Some brokers offer platforms to directly invest in direct mutual funds, which have a lower expense ratio compared to regular mutual funds. ELSS (Equity Linked Savings Scheme) mutual funds are popular for tax savings under Section 80C of the Income Tax Act.
Tax Implications of Stock Market Investments
It’s important to be aware of the tax implications of your stock market investments. Key points include:
- Short-term capital gains (STCG): Gains from the sale of equity shares held for less than 12 months are taxed at 15% (plus surcharge and cess).
- Long-term capital gains (LTCG): Gains from the sale of equity shares held for more than 12 months are taxed at 10% (plus surcharge and cess) on gains exceeding ₹1 lakh in a financial year.
- Dividends: Dividends received from companies are taxable in the hands of the investor.
Consult with a tax advisor to understand the tax implications of your specific investment strategy.
Beyond Stocks and Mutual Funds: Exploring Other Investment Options
While stocks and mutual funds are popular investment options, consider diversifying your portfolio with other asset classes such as:
- Public Provident Fund (PPF): A government-backed savings scheme offering tax benefits and guaranteed returns.
- National Pension System (NPS): A retirement savings scheme offering tax benefits and a choice of investment options.
- Bonds and debentures: Fixed-income securities offering regular interest payments.

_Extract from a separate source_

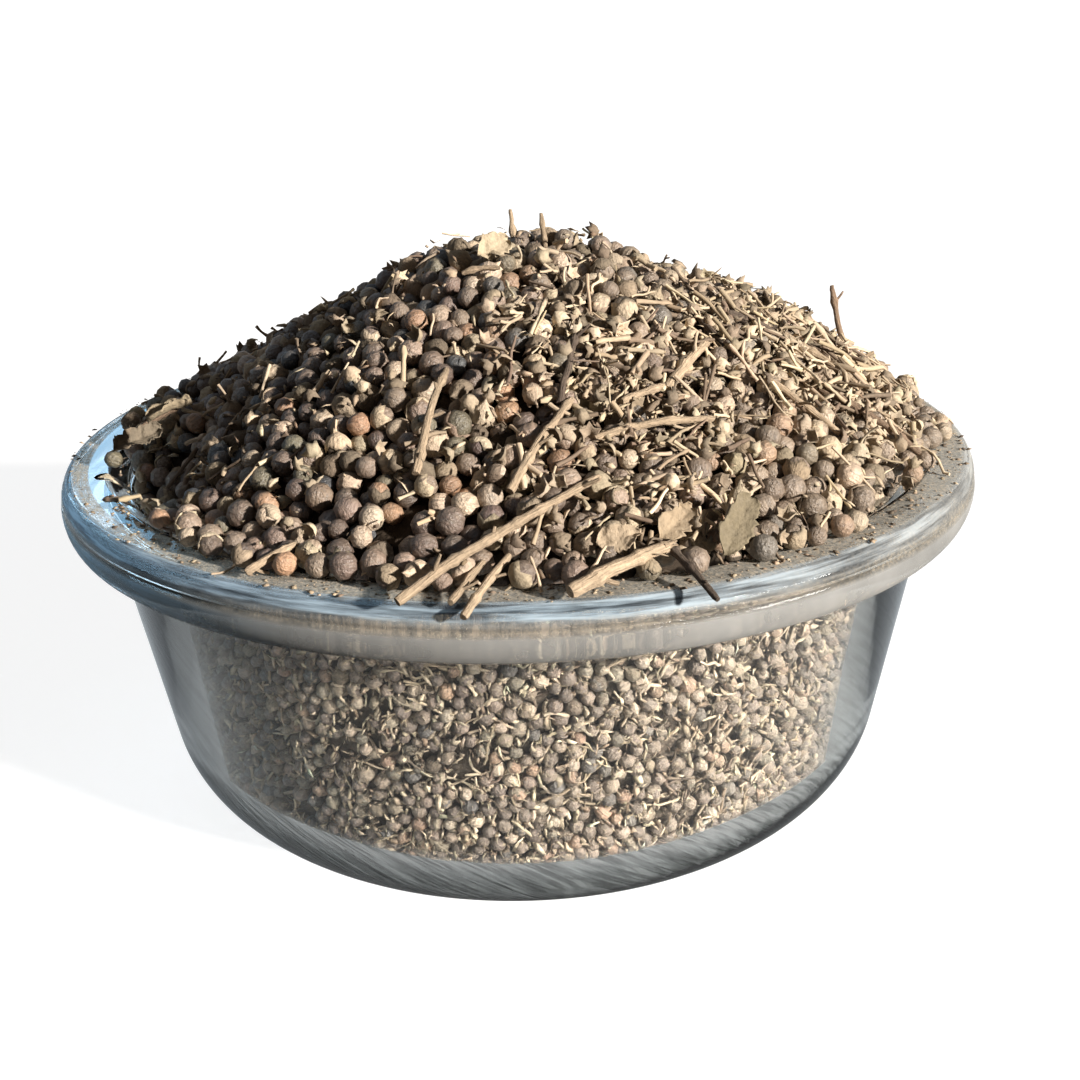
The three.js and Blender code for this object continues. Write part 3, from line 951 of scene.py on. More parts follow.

- Real estate: Investing in property for rental income or capital appreciation.
- Gold: A traditional investment option that can act as a hedge against inflation.
Conclusion: Choosing the Right Broker for Your Financial Future
Choosing the best stock broker in India is a critical decision that can significantly impact your investment success. By carefully considering your investment profile, comparing the fees and services of different brokers, and understanding the risks involved, you can make an informed choice that aligns with your financial goals. Remember to continuously monitor your investments and adjust your strategy as needed to stay on track towards achieving your long-term objectives.